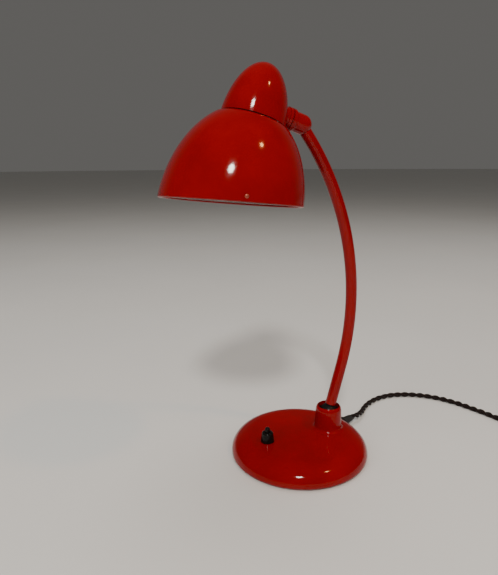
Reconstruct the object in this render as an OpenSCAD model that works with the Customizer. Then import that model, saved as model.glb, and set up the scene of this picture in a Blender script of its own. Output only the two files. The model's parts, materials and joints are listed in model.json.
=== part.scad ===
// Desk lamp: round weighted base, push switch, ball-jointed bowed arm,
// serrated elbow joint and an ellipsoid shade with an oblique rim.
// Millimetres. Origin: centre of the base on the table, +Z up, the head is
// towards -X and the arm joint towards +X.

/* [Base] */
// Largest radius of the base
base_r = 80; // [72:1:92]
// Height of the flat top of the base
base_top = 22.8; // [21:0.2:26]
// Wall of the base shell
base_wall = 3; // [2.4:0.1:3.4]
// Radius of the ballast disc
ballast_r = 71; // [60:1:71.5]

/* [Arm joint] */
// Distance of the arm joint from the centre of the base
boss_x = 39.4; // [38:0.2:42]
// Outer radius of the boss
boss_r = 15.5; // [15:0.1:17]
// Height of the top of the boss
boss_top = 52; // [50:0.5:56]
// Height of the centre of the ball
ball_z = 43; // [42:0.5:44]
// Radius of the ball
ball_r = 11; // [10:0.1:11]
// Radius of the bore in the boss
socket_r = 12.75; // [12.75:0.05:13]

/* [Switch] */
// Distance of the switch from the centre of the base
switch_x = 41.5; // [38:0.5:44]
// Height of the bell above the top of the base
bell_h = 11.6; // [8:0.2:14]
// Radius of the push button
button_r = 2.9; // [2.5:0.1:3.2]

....

_The exercise_. Restate the data above word for word, please.

_Task solution_.
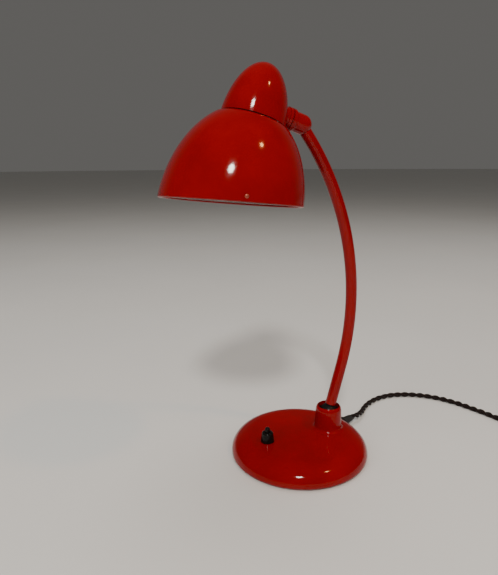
Reconstruct the object in this render as an OpenSCAD model that works with the Customizer. Then import that model, saved as model.glb, and set up the scene of this picture in a Blender script of its own. Output only the two files. The model's parts, materials and joints are listed in model.json.
=== part.scad ===
// Desk lamp: round weighted base, push switch, ball-jointed bowed arm,
// serrated elbow joint and an ellipsoid shade with an oblique rim.
// Millimetres. Origin: centre of the base on the table, +Z up, the head is
// towards -X and the arm joint towards +X.

/* [Base] */
// Largest radius of the base
base_r = 80; // [72:1:92]
// Height of the flat top of the base
base_top = 22.8; // [21:0.2:26]
// Wall of the base shell
base_wall = 3; // [2.4:0.1:3.4]
// Radius of the ballast disc
ballast_r = 71; // [60:1:71.5]

/* [Arm joint] */
// Distance of the arm joint from the centre of the base
boss_x = 39.4; // [38:0.2:42]
// Outer radius of the boss
boss_r = 15.5; // [15:0.1:17]
// Height of the top of the boss
boss_top = 52; // [50:0.5:56]
// Height of the centre of the ball
ball_z = 43; // [42:0.5:44]
// Radius of the ball
ball_r = 11; // [10:0.1:11]
// Radius of the bore in the boss
socket_r = 12.75; // [12.75:0.05:13]

/* [Switch] */
// Distance of the switch from the centre of the base
switch_x = 41.5; // [38:0.5:44]
// Height of the bell above the top of the base
bell_h = 11.6; // [8:0.2:14]
// Radius of the push button
button_r = 2.9; // [2.5:0.1:3.2]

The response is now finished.